BUILDING OUR BIKE – ALL OVER MELBOURNE!

If you had a regular bunch of automotive engineers building a motorbike from the ground up, you’d have a hard job doing it remotely. Engineers need tools, right? Spare parts? Face-to-face meetings and feisty, coffee-fuelled discussions about the latest performance stats and design modifications?

Fortunately for the Savic team, the Stage 4 lockdown that shut most of Melbourne this past month came at a relatively manageable time. Landing right between our design freeze and our final production build, we’ve been able to return to our homes and continue tweaking our designs, retooling parts, and laying the ground for our upcoming HQ launch.

There’s masses to do, of course. But with our batteries and powertrain components not arriving until late September, August was a time of locking in designs, testing and fine-tuning components, and managing deliveries from suppliers – all of which we could happily do online.
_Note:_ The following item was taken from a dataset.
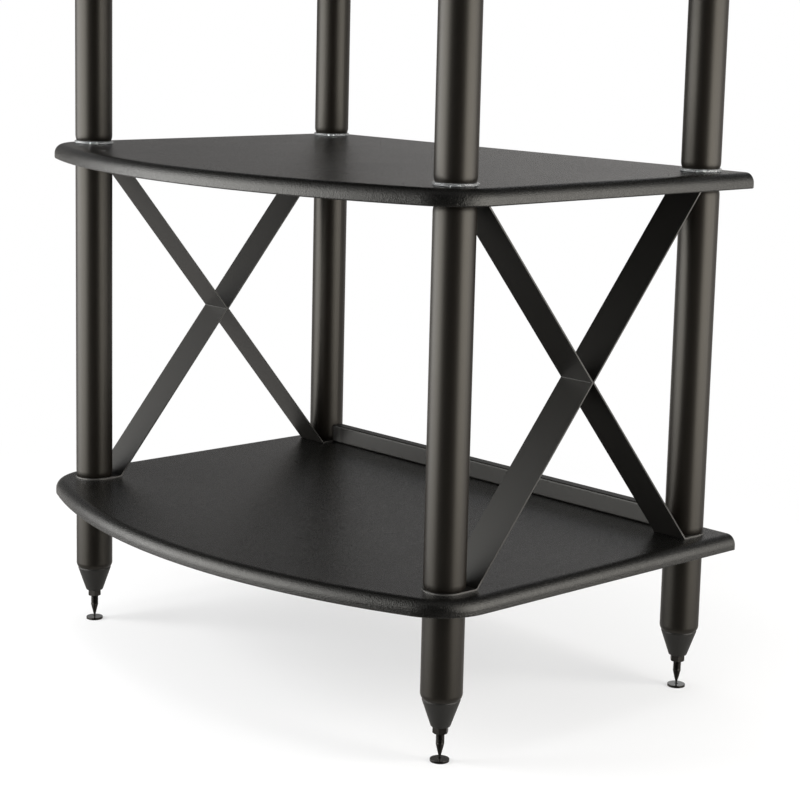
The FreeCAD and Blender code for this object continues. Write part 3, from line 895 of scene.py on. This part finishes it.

In Carlton, our software whizz Kim built himself a ‘test desk’, where he completed the front-end coding of our dash and is now hard at work on the back-end codes for our CAN-Bus and VCU. Our amazing new dash [link to next story] reflects the incredible dedication of Kim and Sam – who, over in Heatherton, completed the stunning design in between updating our website, fixing up logos, editing photos, and setting up our online shop with Michael in Forest Hill.

Meanwhile, Adrian in Berwick was liaising with compliance engineers to make sure every last part of our homologation bike cruises through its regulatory tests, and working with Dennis in Essendon to freeze the final engineering chapters of our epic design story. When he wasn’t talking to manufacturers and suppliers, Dennis was often in meetings with the global ‘Savic family’ – writing promos in Perth, tweaking code in LA, organising capital in Rome – this build is truly international!

In an era of high-speed clouds, 3D rendering, Zoom and Google Meet, Slack and Monday, we’ve been able to get around the need for meeting and testing our work face to face. We miss each other terribly, of course, and our Aussie family is itching to get back to fixing up our great new workspace. But for now, the heartfelt camaraderie that Dennis has built up and the unshakeable faith we all have in our incredible bikes are enough to get us through.

Lockdown sucks. But the reunion will be all the sweeter for the time that we’ve spent apart!